(Part of a data file)
++++

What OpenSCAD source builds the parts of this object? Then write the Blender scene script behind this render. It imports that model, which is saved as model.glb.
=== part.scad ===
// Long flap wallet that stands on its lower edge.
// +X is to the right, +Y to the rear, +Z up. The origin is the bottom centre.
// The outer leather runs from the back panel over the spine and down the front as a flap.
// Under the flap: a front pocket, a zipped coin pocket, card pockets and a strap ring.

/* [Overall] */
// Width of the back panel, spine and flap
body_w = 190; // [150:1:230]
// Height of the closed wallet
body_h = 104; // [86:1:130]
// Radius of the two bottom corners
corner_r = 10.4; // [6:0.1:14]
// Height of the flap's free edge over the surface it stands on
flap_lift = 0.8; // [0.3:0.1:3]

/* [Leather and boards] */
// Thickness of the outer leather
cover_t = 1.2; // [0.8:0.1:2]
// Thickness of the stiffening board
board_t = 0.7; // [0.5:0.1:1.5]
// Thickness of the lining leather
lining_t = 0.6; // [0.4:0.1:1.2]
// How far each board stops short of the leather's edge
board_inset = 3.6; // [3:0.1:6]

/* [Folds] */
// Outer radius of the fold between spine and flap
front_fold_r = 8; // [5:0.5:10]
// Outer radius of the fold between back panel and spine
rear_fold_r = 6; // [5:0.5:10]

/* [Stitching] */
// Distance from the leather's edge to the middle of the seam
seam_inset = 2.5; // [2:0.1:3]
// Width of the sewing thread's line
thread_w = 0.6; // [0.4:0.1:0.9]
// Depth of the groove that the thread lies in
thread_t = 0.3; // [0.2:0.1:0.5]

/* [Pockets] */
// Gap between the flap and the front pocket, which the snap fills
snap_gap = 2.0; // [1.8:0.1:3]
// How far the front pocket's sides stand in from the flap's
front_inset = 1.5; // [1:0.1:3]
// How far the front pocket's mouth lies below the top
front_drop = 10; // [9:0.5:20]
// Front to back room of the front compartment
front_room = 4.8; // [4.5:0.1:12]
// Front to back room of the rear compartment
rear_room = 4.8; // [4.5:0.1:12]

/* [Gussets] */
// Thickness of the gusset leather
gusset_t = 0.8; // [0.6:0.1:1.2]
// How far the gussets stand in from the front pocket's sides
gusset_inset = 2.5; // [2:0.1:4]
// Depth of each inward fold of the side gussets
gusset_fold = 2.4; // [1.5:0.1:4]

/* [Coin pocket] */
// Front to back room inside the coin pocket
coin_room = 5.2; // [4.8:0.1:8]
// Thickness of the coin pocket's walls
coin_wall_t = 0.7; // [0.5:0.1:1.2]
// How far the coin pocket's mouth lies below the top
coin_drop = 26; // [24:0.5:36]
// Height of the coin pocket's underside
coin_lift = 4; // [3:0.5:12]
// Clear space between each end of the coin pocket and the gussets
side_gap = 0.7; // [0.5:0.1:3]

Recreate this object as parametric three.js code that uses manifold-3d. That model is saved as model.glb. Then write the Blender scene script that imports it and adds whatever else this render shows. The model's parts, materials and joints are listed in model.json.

++++

◆ Goal:
Your output must be the lines of the material above, from the first through the line that contains "board_inset = 3.6; // [3:0.1:6]", copied exactly. Include both endpoints and nothing else.

◆ Exercise output:
What OpenSCAD source builds the parts of this object? Then write the Blender scene script behind this render. It imports that model, which is saved as model.glb.
=== part.scad ===
// Long flap wallet that stands on its lower edge.
// +X is to the right, +Y to the rear, +Z up. The origin is the bottom centre.
// The outer leather runs from the back panel over the spine and down the front as a flap.
// Under the flap: a front pocket, a zipped coin pocket, card pockets and a strap ring.

/* [Overall] */
// Width of the back panel, spine and flap
body_w = 190; // [150:1:230]
// Height of the closed wallet
body_h = 104; // [86:1:130]
// Radius of the two bottom corners
corner_r = 10.4; // [6:0.1:14]
// Height of the flap's free edge over the surface it stands on
flap_lift = 0.8; // [0.3:0.1:3]

/* [Leather and boards] */
// Thickness of the outer leather
cover_t = 1.2; // [0.8:0.1:2]
// Thickness of the stiffening board
board_t = 0.7; // [0.5:0.1:1.5]
// Thickness of the lining leather
lining_t = 0.6; // [0.4:0.1:1.2]
// How far each board stops short of the leather's edge
board_inset = 3.6; // [3:0.1:6]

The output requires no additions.